В странном этом рассеянном свете стихи Дашевского закольцовываются сами на себя, разыгрываются безостановочно, как мистерия без зрителей (или хотя бы Зрителя, как было в «Думе Иван-чая», в блейковской первонатальной тьме). Но там еще только готовились к переменам: близнецы спрашивали друг друга, «что потом? вдруг Китай за стенками брюшины?», иван-чай выходил из дремотного грунта, похож на зарю, как брат. В новой книге видящее око утрачено, не принадлежит никому; зарю увидеть нечем, и незрячее я не может различить, что вокруг – братская тьма или ровный негаснущий свет застенка, в котором тонут и спящий ребенок, и марсиане, настаивающие на собственном отсутствии (из которого следует и отсутствие тех, кто их допрашивает), и тот, кто о них свидетельствует.
Такая протяженность времени лучше всего знакома нам по чужим местам, где оказываешься нехотя, против воли. Так течет оно в отделениях милиции, поликлиниках, начальственных коридорах, паспортных столах и, конечно, в больницах – тоскливое, никому не принадлежащее, неизбываемое ветхозаветное время, прообраз вечности без воскресенья.
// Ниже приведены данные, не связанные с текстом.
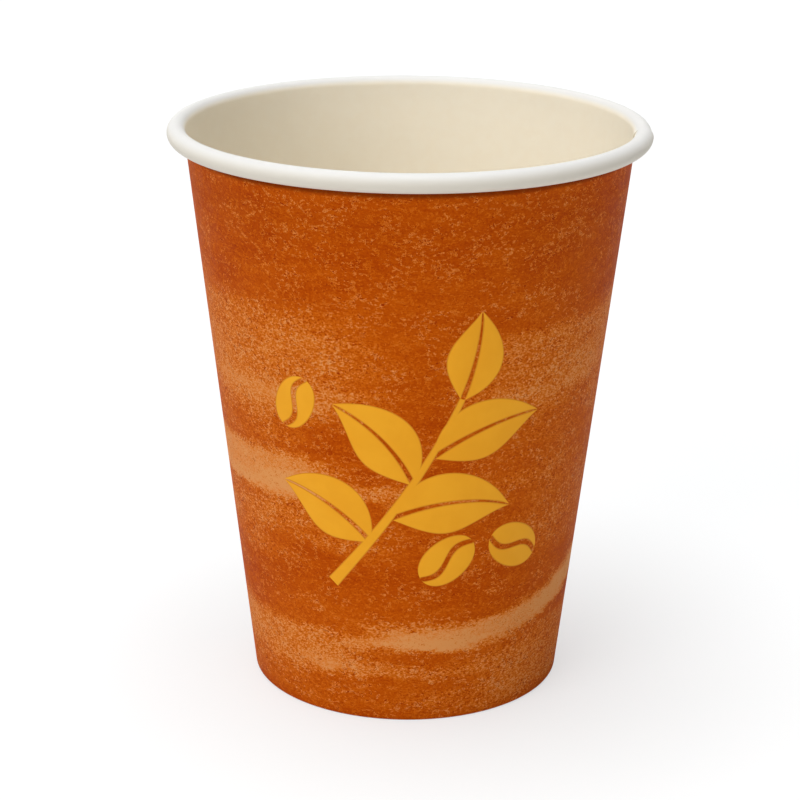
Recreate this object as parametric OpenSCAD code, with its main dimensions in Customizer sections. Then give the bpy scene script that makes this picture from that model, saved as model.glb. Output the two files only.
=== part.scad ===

Во втором стихотворении книги – «Чужого малютку баюкал» – рассказывается история, смутно похожая на житие святого Симеона Богоприимца, которому было обещано, что он не умрет, пока не увидит Спасителя. Эту встречу – праздник свидания, день, когда старый мир встречается с новым и держит его на руках, Церковь празднует в день Сретения. «Ныне отпущаеши раба Твоего, Владыко, по слову Твоему, с миром, яко видеста очи мои спасение Твое <…> свет во откровение языков, и славу людей Твоих Израиля», – молитва, которая кажется мне дальним двойником стихотворения Дашевского. Но именно дальним, неузнаваемым: в этих стихах зрение упразднено, свидеться некому и не с кем, младенец наигрался и заснул, ожидание бесплодно. Ветхое время не подразумевает выхода или исхода – некому сказать «ныне отпущаеши»:
И сон стерегу я глубокий
и нечем увидеть зарю
«Март позорный, рой сугробу яму» – самая беззащитная точка книги, ее неприкрытый человечий живот – место, где выходит на поверхность нежданная прямая речь. В поэтике Дашевского, где всеми мыслимыми способами преодолевается я с его нарциссическими притязаниями, исповедальная лирика находилась вне системы авторских возможностей и намерений. Особенно это касается лирической модели позднего Кибирова, где прямая эмоция опирается, как на колышки, на литературные ассоциации первого слоя, те, что нельзя не опознать. В 2007-м, когда стихотворение было написано, я неосторожно написала Г.Д. какие-то восторженные трюизмы – что-то вроде «как это лихо вышло у вас с Блоком» – и получила в ответ ехидное «Мерси, что заметили». Узнаваемость большинства цитат
[2], что сталкиваются лбами в четырех строчках стихотворения, стопроцентна: и мертвые, не имущие сраму, и май с белыми ночами, и яма (могила) сам-в-нее-попадешь как бы выделены крупным шрифтом – на весь экран. Это ровно то, чего Дашевский не делал ни до, ни после этого текста. Что вообще он думал о цитатах в современных стихах, мы знаем. Говоря коротко, для него они означали речь инфантильную, обращенную к своим (сочувствующим с полуслова), речь, ведущуюся в теплой темноте близости, «сплетаясь ногами под столом» – то есть нечто обратное его пониманию поэзии как способности словом выводить вещи на голый свет и сквозняк публичности. В интервью, где Дашевского спрашивают о его работе литературного критика, он высказывается еще определенней: «Я стараюсь писать, никогда не ссылаясь на какой-то заведомо общий для нас культурный багаж. Никогда никого я не процитировал ни в одной статье: как сказал Пушкин, Кафка, Батай, кто угодно – потому что цитаты никто не обязан знать».